# I like Romanian girls



## showmustgoon

How can i translate this phrase into Romanian?

thanks in advance


----------



## DerPilz

*Îmi plac fete româneşti.*


----------



## showmustgoon

thanks DerPilz,

is the like same as love in Romanian, i mean how i can say "i love romanian girls"?


----------



## DerPilz

_Up to my knowledge, _*
          Îmi plac= I like.
     Eu iubesc= I love.
*


----------



## jazyk

I think it would be better with an article_ Îmi plac fete*le* românești/române, __Îmi plac fete*le* din România _or maybe even better _Îmi plac româncele_.


----------



## farscape

I agree with jazyk as far as the article *le* goes - *fetele* - and even with the form *fetele din Romania*. When talking about Romanian women in general one can say *Îmi plac româncele*.

*Îmi plac fetele din România* or *Îmi plac fetele românce*. The adjective *românesc* (pl. româneşti) is not (commonly - see next post) used when talking about people.

Best,


----------



## jazyk

I also think that românesc is strange with people, but I added it because I see that many Romanians seem to use it.


----------



## farscape

jazyk said:


> I also think that românesc is strange with people, but I added it because I see that many Romanians seem to use it.

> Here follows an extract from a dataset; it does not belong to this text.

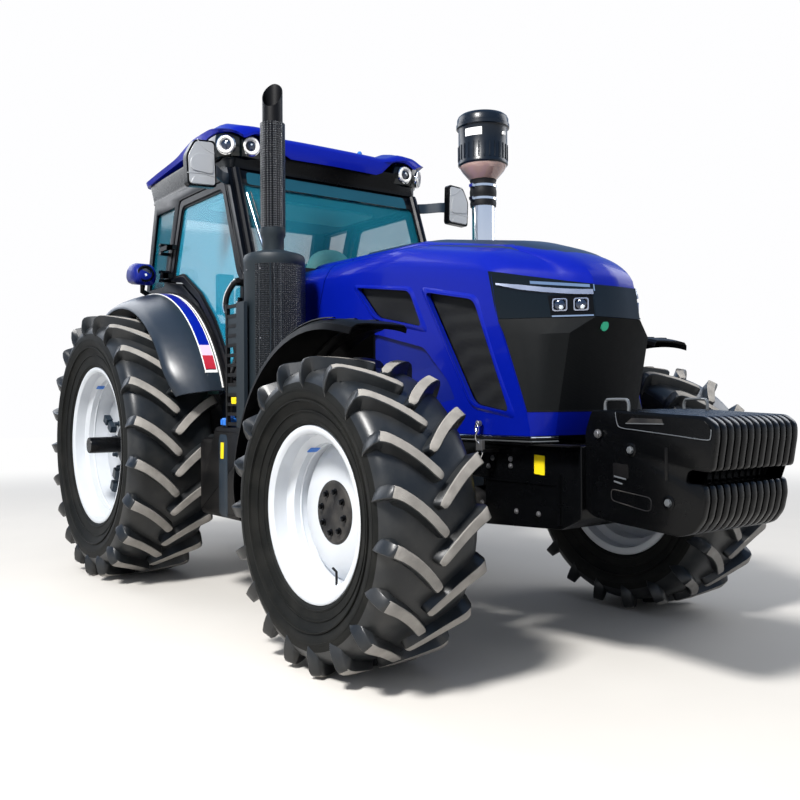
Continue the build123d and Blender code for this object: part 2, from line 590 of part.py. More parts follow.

Well, 78 hits with Google is not many compared to 16,600 for "femei românce", but I agree, it's being used although I don't think it's a proper form and I would not recommend it.

Later,


----------



## studenta20

DerPilz said:


> *Îmi plac fete *româneşti*. *Correct: "*Imi plac româncele.*"




Hello/Buna

The romanian word românesc is just for things, objects, not for persons.
For example: a romanian wine=un vin romanesc
a romanian tradition=o traditie romaneasca
a romanian girl=o fata românca
a romanian man=un barbat român


----------



## showmustgoon

thanks for discussion guys


----------